Jana Sterbak’s Vanitas: Flesh Dress for an Albino Anorectic (1987) has already been cited as precedent for Lady Gaga’s carcass antics at the Video Music Awards two weeks ago, but a more useful reference point is Linder Sterling’s 1982 performance at The Haçienda with her post-punk band Ludus. ‘At the same time at The Haçienda they were showing lots of soft porn, and they thought it was really cool. I took my revenge,’ she recalled in 1997. Linder wrapped cuts of raw meat in the pages of porn magazines and threw them at the audience, decorated the club’s tables with tampons, and took to the stage in a dress made of chicken entrails. Oh yes, and she wore a large black dildo, too. Straddling – ahem – the worlds of fine art, performance and pop music, Linder’s feminist riposte to the male-dominated environment of Manchester post-punk is Lady Gaga 28 years early, which is not to make the hackneyed point that Lady Gaga is ‘unoriginal’, but rather that the music industry still drives its female participants to certain – one might say necessary – extremes.

But there’s a flipside to the feminist use of meat-as-metaphor (and material), and that’s the history of meat and meat songs within black popular music. Recorded in 1931 at the height of the Great Depression, Skip James’ ‘Hard Time Killin’ Floor Blues’ laments the life of an itinerant African–American worker, ‘driftin’ from door to door’ in search of employment. He ends up as a slaughterer, then as now a physically exhausting and often dangerous occupation: ‘If I ever can get up / Off this old hard killin’ floor / Lord I’ll never get down / This low no more.’ The song’s killing floor is both the abattoir and the world outside of it, which was equally ruthless to animals and workers, particularly black workers in America’s rural south, where James lived and recorded his music.

James’ song inaugurated a documentarian blues tradition – one which crops up decades later even outside of music, in Charles Burnett’s landmark 1977 drama Killer Of Sheep, which depicts life in Los Angeles’ tough Watts ghetto through the eyes of Stan, an abattoir employee. But Howlin’ Wolf’s ‘Killing Floor’ (1966), in which the slaughterhouse stands for the violence done by a woman to a man’s heart, was even more influential, covered by the Jimi Hendrix Experience and Led Zeppelin, among many others. You can trace this psychosexual metaphor of meat as murder (apologies, Morrissey) right through to Nick Cave’s Abattoir Blues (2004).

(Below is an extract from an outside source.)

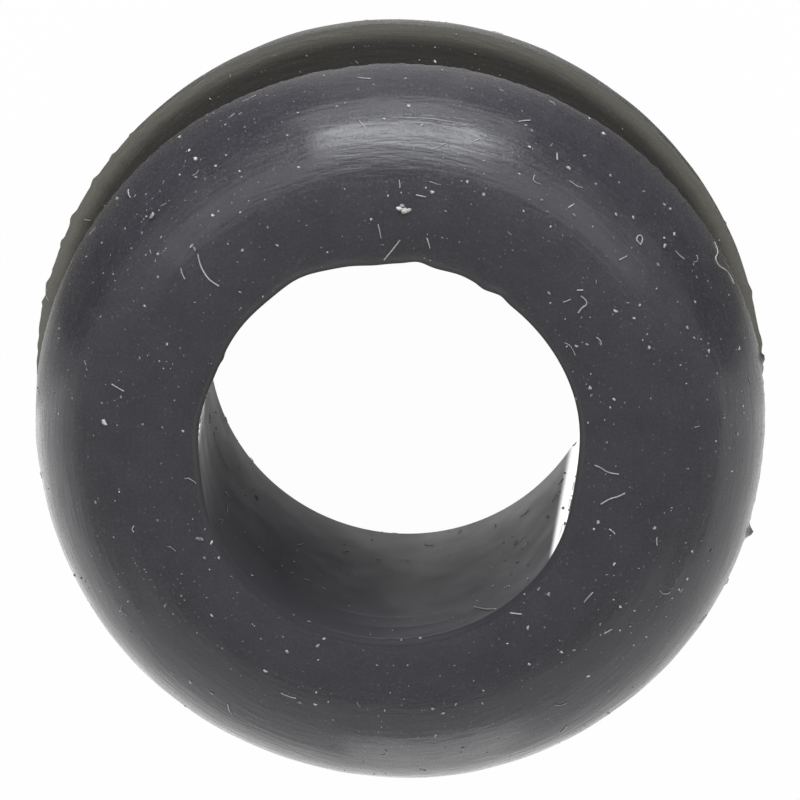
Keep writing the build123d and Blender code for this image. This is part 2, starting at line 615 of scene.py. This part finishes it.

While meat in the blues tradition has referred to economic exploitation, it has been used by female musicians and artists to draw attention to sexual exploitation – more specifically, the exploitation of the gaze, which the wearer of meat, in draping her body this way, makes both visible and visibly offensive. It is meant to repulse and to shock: to bring to the surface, rather literally, a condition of being seen which women live with daily.

But the wearing of meat is also bizarrely alluring and sexually confrontational: Gaga is fully alive inside her meat dress, in a way that Roland Barthes might have appreciated. In his 1957 essay ‘Steak and Chips’, Barthes ruminates on the ‘prestige of steak’ for French intellectuals:

…steak is for them a redeeming food, thanks to which they bring their intellectualism to the level of prose and exorcise, through blood and soft pulp, the sterile dryness of which they are constantly accused.

And one might send that as a memo to Camille Paglia, whose recent characterization of Lady Gaga as ‘sexually dysfunctional’ is, as an intellectual statement, barely worth chewing over.